**GIVEN REQUEST:** Output all of the records exactly as written.

**RECORDS TO PROCESS:**
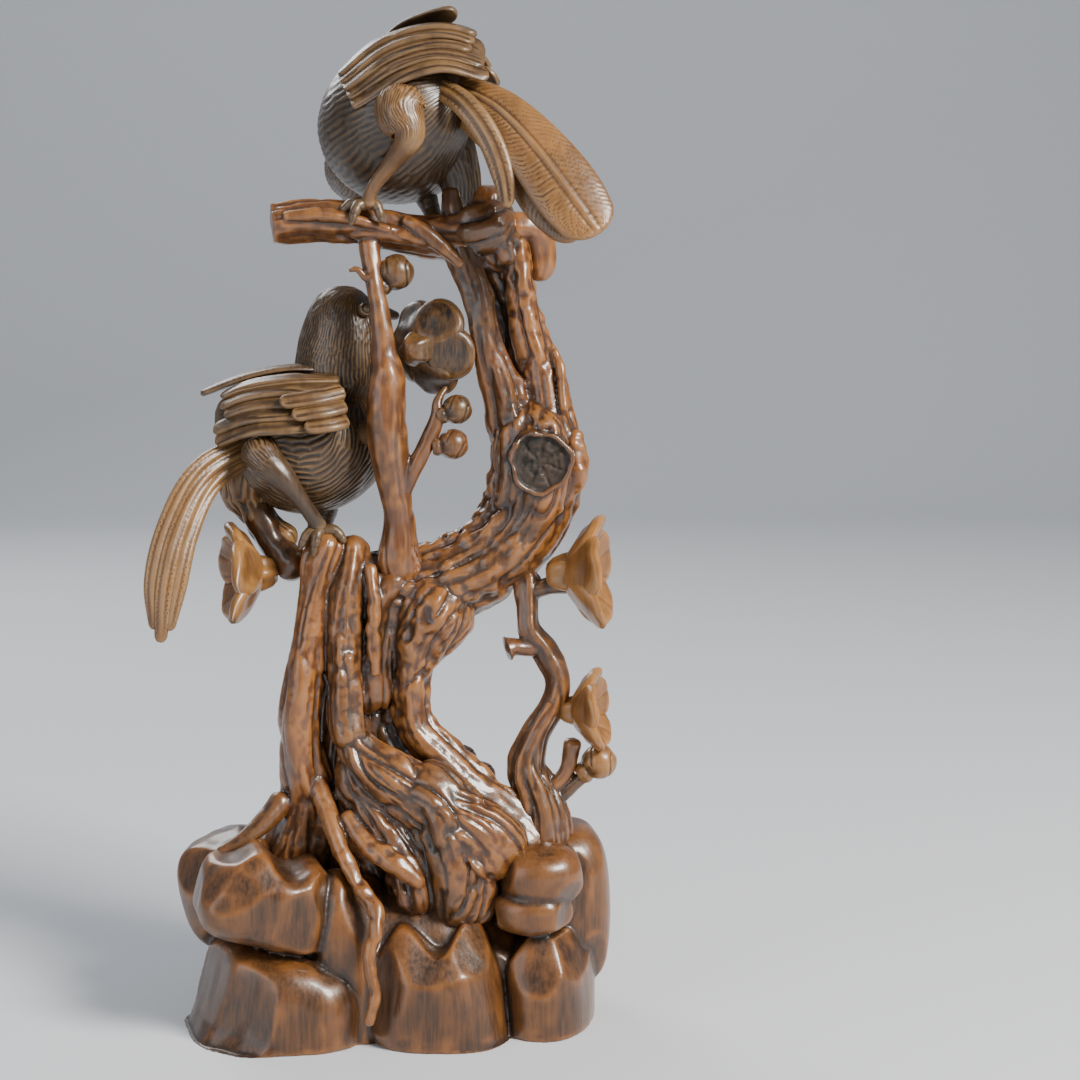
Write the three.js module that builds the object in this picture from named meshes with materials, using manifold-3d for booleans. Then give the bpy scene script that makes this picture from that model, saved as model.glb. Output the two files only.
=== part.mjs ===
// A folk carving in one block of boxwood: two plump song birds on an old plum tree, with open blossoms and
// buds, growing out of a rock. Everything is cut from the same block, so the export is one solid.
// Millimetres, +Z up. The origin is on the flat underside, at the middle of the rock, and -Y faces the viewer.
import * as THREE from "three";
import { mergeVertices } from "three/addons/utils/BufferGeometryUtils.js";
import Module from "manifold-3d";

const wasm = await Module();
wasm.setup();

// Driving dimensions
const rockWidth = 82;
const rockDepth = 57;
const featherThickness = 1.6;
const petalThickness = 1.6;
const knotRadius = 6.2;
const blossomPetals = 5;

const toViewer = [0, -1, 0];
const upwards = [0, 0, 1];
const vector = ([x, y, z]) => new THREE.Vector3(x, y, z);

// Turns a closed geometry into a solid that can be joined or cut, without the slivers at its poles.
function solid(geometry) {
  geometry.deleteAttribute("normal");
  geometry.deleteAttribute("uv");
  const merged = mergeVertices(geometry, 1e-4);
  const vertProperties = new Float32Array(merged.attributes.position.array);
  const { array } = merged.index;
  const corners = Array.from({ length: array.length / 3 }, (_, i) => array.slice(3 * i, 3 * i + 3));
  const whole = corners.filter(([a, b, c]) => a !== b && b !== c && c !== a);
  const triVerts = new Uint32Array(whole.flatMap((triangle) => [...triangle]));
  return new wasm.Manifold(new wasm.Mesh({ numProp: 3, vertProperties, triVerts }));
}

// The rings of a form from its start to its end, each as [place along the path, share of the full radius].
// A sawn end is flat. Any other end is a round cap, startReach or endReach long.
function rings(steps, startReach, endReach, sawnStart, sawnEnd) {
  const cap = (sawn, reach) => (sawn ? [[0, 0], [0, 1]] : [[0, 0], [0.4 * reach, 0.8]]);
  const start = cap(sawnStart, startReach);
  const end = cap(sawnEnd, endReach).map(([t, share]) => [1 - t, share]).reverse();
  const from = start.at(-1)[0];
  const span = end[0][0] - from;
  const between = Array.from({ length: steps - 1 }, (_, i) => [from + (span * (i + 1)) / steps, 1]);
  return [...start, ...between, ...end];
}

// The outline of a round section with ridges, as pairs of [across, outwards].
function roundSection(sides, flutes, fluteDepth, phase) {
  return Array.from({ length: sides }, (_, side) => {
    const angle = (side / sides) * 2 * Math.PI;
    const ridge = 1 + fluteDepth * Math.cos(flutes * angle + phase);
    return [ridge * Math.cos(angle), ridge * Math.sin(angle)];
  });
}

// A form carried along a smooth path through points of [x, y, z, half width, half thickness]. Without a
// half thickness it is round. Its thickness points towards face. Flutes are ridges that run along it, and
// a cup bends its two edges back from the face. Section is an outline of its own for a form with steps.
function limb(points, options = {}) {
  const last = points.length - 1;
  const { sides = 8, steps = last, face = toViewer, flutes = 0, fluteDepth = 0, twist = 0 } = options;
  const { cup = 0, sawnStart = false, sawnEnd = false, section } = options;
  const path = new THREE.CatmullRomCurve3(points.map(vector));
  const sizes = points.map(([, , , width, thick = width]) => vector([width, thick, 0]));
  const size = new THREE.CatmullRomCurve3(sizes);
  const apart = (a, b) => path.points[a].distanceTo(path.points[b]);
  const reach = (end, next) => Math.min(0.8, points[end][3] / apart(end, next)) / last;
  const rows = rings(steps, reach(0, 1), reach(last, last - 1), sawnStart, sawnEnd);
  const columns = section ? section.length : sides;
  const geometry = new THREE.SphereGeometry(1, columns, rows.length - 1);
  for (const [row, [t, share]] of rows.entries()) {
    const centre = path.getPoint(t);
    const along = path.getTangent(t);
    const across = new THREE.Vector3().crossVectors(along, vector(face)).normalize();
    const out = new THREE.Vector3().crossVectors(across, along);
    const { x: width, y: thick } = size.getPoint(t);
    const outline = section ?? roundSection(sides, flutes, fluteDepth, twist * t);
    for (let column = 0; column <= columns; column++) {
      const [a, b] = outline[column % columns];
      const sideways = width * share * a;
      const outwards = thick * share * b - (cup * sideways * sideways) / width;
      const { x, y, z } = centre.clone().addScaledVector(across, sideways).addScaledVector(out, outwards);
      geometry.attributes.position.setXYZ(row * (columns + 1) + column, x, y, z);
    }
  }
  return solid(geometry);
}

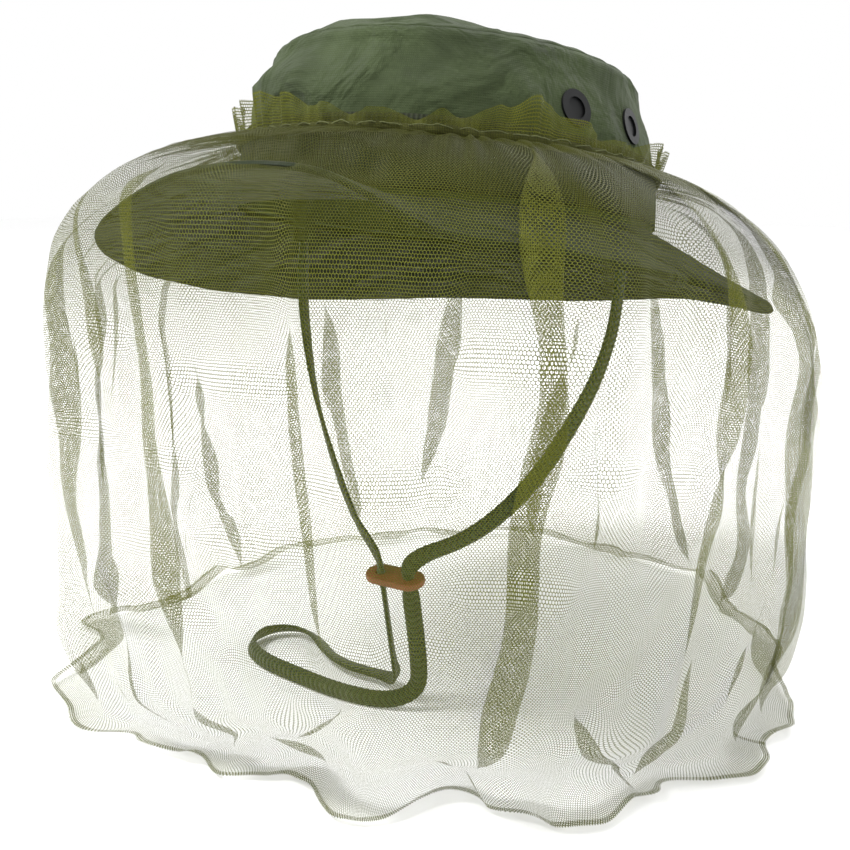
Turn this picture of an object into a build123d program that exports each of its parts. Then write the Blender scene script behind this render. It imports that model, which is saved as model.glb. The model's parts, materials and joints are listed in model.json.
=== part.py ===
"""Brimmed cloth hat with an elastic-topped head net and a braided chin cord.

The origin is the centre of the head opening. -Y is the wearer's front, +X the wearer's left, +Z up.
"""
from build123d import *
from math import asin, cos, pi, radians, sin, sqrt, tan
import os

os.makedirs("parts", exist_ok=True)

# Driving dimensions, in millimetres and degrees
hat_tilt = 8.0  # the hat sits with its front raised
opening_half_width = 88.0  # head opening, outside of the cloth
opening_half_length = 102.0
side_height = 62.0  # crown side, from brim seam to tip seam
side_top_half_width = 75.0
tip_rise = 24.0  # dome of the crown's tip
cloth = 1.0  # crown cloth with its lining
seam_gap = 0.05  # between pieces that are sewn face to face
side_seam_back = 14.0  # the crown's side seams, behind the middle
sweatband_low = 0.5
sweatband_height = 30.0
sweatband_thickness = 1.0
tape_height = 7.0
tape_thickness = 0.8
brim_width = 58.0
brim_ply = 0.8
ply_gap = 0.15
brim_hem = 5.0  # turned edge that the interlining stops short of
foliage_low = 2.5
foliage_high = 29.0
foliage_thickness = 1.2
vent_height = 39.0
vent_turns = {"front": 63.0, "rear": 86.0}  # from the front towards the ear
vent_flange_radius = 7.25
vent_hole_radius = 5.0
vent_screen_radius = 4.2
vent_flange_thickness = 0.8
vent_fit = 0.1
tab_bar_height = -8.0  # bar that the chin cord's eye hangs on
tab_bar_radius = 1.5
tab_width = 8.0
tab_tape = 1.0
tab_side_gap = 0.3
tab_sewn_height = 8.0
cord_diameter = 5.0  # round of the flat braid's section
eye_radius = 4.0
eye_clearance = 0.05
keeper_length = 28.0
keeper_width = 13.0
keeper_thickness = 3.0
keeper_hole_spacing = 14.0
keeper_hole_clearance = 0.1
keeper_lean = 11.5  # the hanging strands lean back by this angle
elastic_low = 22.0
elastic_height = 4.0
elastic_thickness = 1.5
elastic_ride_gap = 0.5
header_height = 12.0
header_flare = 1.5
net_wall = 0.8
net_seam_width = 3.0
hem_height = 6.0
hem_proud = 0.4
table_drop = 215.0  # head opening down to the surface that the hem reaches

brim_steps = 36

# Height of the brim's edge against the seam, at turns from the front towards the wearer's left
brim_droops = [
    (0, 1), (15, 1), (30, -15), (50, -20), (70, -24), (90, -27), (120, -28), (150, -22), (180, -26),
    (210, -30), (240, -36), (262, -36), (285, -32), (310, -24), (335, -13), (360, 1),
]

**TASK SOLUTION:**
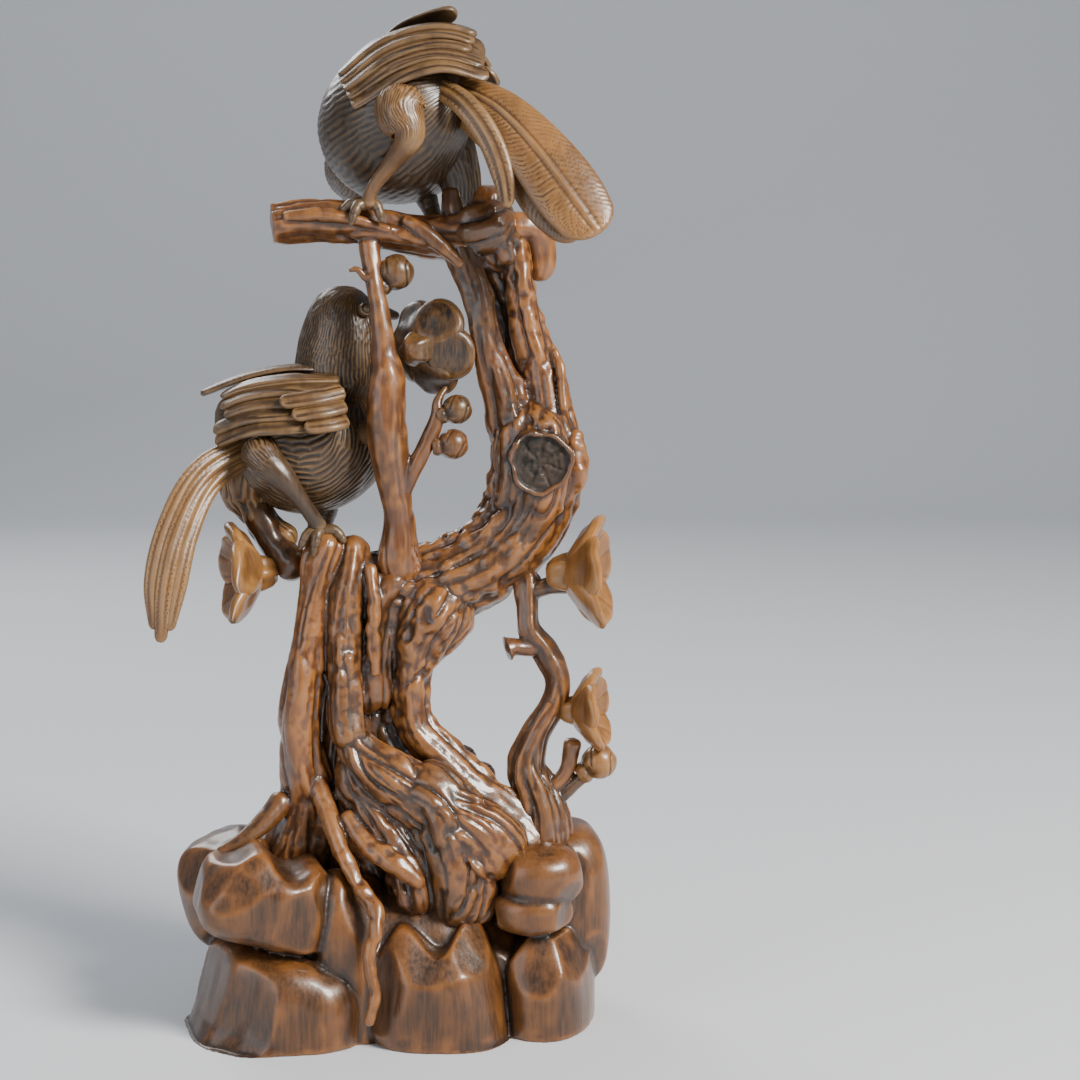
Write the three.js module that builds the object in this picture from named meshes with materials, using manifold-3d for booleans. Then give the bpy scene script that makes this picture from that model, saved as model.glb. Output the two files only.
=== part.mjs ===
// A folk carving in one block of boxwood: two plump song birds on an old plum tree, with open blossoms and
// buds, growing out of a rock. Everything is cut from the same block, so the export is one solid.
// Millimetres, +Z up. The origin is on the flat underside, at the middle of the rock, and -Y faces the viewer.
import * as THREE from "three";
import { mergeVertices } from "three/addons/utils/BufferGeometryUtils.js";
import Module from "manifold-3d";

const wasm = await Module();
wasm.setup();

// Driving dimensions
const rockWidth = 82;
const rockDepth = 57;
const featherThickness = 1.6;
const petalThickness = 1.6;
const knotRadius = 6.2;
const blossomPetals = 5;

const toViewer = [0, -1, 0];
const upwards = [0, 0, 1];
const vector = ([x, y, z]) => new THREE.Vector3(x, y, z);

// Turns a closed geometry into a solid that can be joined or cut, without the slivers at its poles.
function solid(geometry) {
  geometry.deleteAttribute("normal");
  geometry.deleteAttribute("uv");
  const merged = mergeVertices(geometry, 1e-4);
  const vertProperties = new Float32Array(merged.attributes.position.array);
  const { array } = merged.index;
  const corners = Array.from({ length: array.length / 3 }, (_, i) => array.slice(3 * i, 3 * i + 3));
  const whole = corners.filter(([a, b, c]) => a !== b && b !== c && c !== a);
  const triVerts = new Uint32Array(whole.flatMap((triangle) => [...triangle]));
  return new wasm.Manifold(new wasm.Mesh({ numProp: 3, vertProperties, triVerts }));
}

// The rings of a form from its start to its end, each as [place along the path, share of the full radius].
// A sawn end is flat. Any other end is a round cap, startReach or endReach long.
function rings(steps, startReach, endReach, sawnStart, sawnEnd) {
  const cap = (sawn, reach) => (sawn ? [[0, 0], [0, 1]] : [[0, 0], [0.4 * reach, 0.8]]);
  const start = cap(sawnStart, startReach);
  const end = cap(sawnEnd, endReach).map(([t, share]) => [1 - t, share]).reverse();
  const from = start.at(-1)[0];
  const span = end[0][0] - from;
  const between = Array.from({ length: steps - 1 }, (_, i) => [from + (span * (i + 1)) / steps, 1]);
  return [...start, ...between, ...end];
}

// The outline of a round section with ridges, as pairs of [across, outwards].
function roundSection(sides, flutes, fluteDepth, phase) {
  return Array.from({ length: sides }, (_, side) => {
    const angle = (side / sides) * 2 * Math.PI;
    const ridge = 1 + fluteDepth * Math.cos(flutes * angle + phase);
    return [ridge * Math.cos(angle), ridge * Math.sin(angle)];
  });
}

// A form carried along a smooth path through points of [x, y, z, half width, half thickness]. Without a
// half thickness it is round. Its thickness points towards face. Flutes are ridges that run along it, and
// a cup bends its two edges back from the face. Section is an outline of its own for a form with steps.
function limb(points, options = {}) {
  const last = points.length - 1;
  const { sides = 8, steps = last, face = toViewer, flutes = 0, fluteDepth = 0, twist = 0 } = options;
  const { cup = 0, sawnStart = false, sawnEnd = false, section } = options;
  const path = new THREE.CatmullRomCurve3(points.map(vector));
  const sizes = points.map(([, , , width, thick = width]) => vector([width, thick, 0]));
  const size = new THREE.CatmullRomCurve3(sizes);
  const apart = (a, b) => path.points[a].distanceTo(path.points[b]);
  const reach = (end, next) => Math.min(0.8, points[end][3] / apart(end, next)) / last;
  const rows = rings(steps, reach(0, 1), reach(last, last - 1), sawnStart, sawnEnd);
  const columns = section ? section.length : sides;
  const geometry = new THREE.SphereGeometry(1, columns, rows.length - 1);
  for (const [row, [t, share]] of rows.entries()) {
    const centre = path.getPoint(t);
    const along = path.getTangent(t);
    const across = new THREE.Vector3().crossVectors(along, vector(face)).normalize();
    const out = new THREE.Vector3().crossVectors(across, along);
    const { x: width, y: thick } = size.getPoint(t);
    const outline = section ?? roundSection(sides, flutes, fluteDepth, twist * t);
    for (let column = 0; column <= columns; column++) {
      const [a, b] = outline[column % columns];
      const sideways = width * share * a;
      const outwards = thick * share * b - (cup * sideways * sideways) / width;
      const { x, y, z } = centre.clone().addScaledVector(across, sideways).addScaledVector(out, outwards);
      geometry.attributes.position.setXYZ(row * (columns + 1) + column, x, y, z);
    }
  }
  return solid(geometry);
}

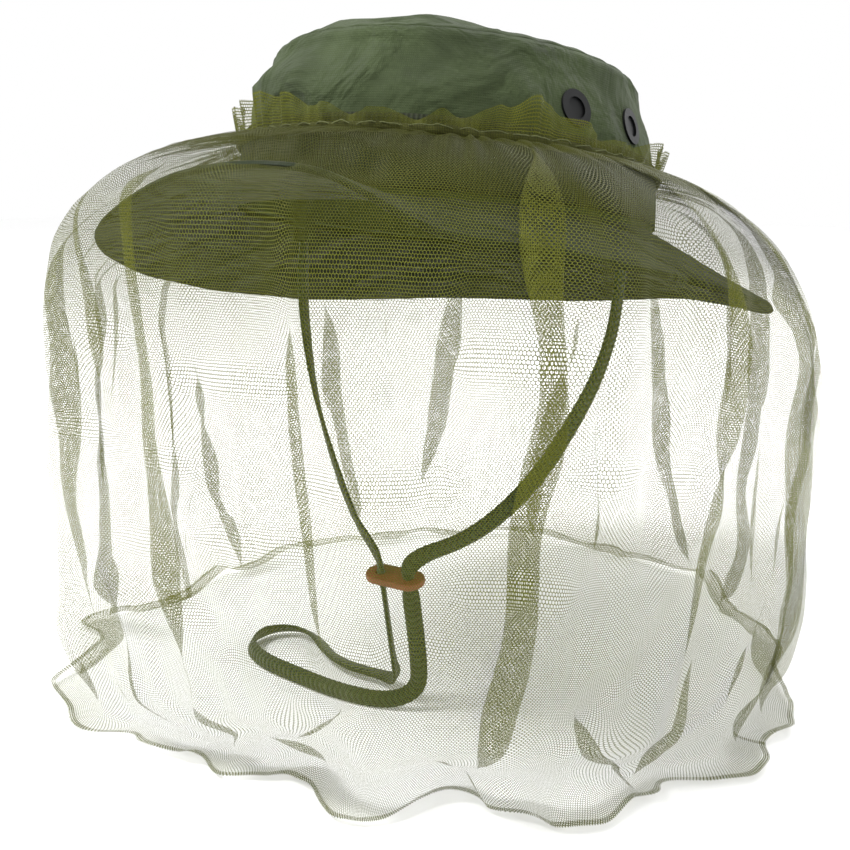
Turn this picture of an object into a build123d program that exports each of its parts. Then write the Blender scene script behind this render. It imports that model, which is saved as model.glb. The model's parts, materials and joints are listed in model.json.
=== part.py ===
"""Brimmed cloth hat with an elastic-topped head net and a braided chin cord.

The origin is the centre of the head opening. -Y is the wearer's front, +X the wearer's left, +Z up.
"""
from build123d import *
from math import asin, cos, pi, radians, sin, sqrt, tan
import os

os.makedirs("parts", exist_ok=True)

# Driving dimensions, in millimetres and degrees
hat_tilt = 8.0  # the hat sits with its front raised
opening_half_width = 88.0  # head opening, outside of the cloth
opening_half_length = 102.0
side_height = 62.0  # crown side, from brim seam to tip seam
side_top_half_width = 75.0
tip_rise = 24.0  # dome of the crown's tip
cloth = 1.0  # crown cloth with its lining
seam_gap = 0.05  # between pieces that are sewn face to face
side_seam_back = 14.0  # the crown's side seams, behind the middle
sweatband_low = 0.5
sweatband_height = 30.0
sweatband_thickness = 1.0
tape_height = 7.0
tape_thickness = 0.8
brim_width = 58.0
brim_ply = 0.8
ply_gap = 0.15
brim_hem = 5.0  # turned edge that the interlining stops short of
foliage_low = 2.5
foliage_high = 29.0
foliage_thickness = 1.2
vent_height = 39.0
vent_turns = {"front": 63.0, "rear": 86.0}  # from the front towards the ear
vent_flange_radius = 7.25
vent_hole_radius = 5.0
vent_screen_radius = 4.2
vent_flange_thickness = 0.8
vent_fit = 0.1
tab_bar_height = -8.0  # bar that the chin cord's eye hangs on
tab_bar_radius = 1.5
tab_width = 8.0
tab_tape = 1.0
tab_side_gap = 0.3
tab_sewn_height = 8.0
cord_diameter = 5.0  # round of the flat braid's section
eye_radius = 4.0
eye_clearance = 0.05
keeper_length = 28.0
keeper_width = 13.0
keeper_thickness = 3.0
keeper_hole_spacing = 14.0
keeper_hole_clearance = 0.1
keeper_lean = 11.5  # the hanging strands lean back by this angle
elastic_low = 22.0
elastic_height = 4.0
elastic_thickness = 1.5
elastic_ride_gap = 0.5
header_height = 12.0
header_flare = 1.5
net_wall = 0.8
net_seam_width = 3.0
hem_height = 6.0
hem_proud = 0.4
table_drop = 215.0  # head opening down to the surface that the hem reaches

brim_steps = 36

# Height of the brim's edge against the seam, at turns from the front towards the wearer's left
brim_droops = [
    (0, 1), (15, 1), (30, -15), (50, -20), (70, -24), (90, -27), (120, -28), (150, -22), (180, -26),
    (210, -30), (240, -36), (262, -36), (285, -32), (310, -24), (335, -13), (360, 1),
]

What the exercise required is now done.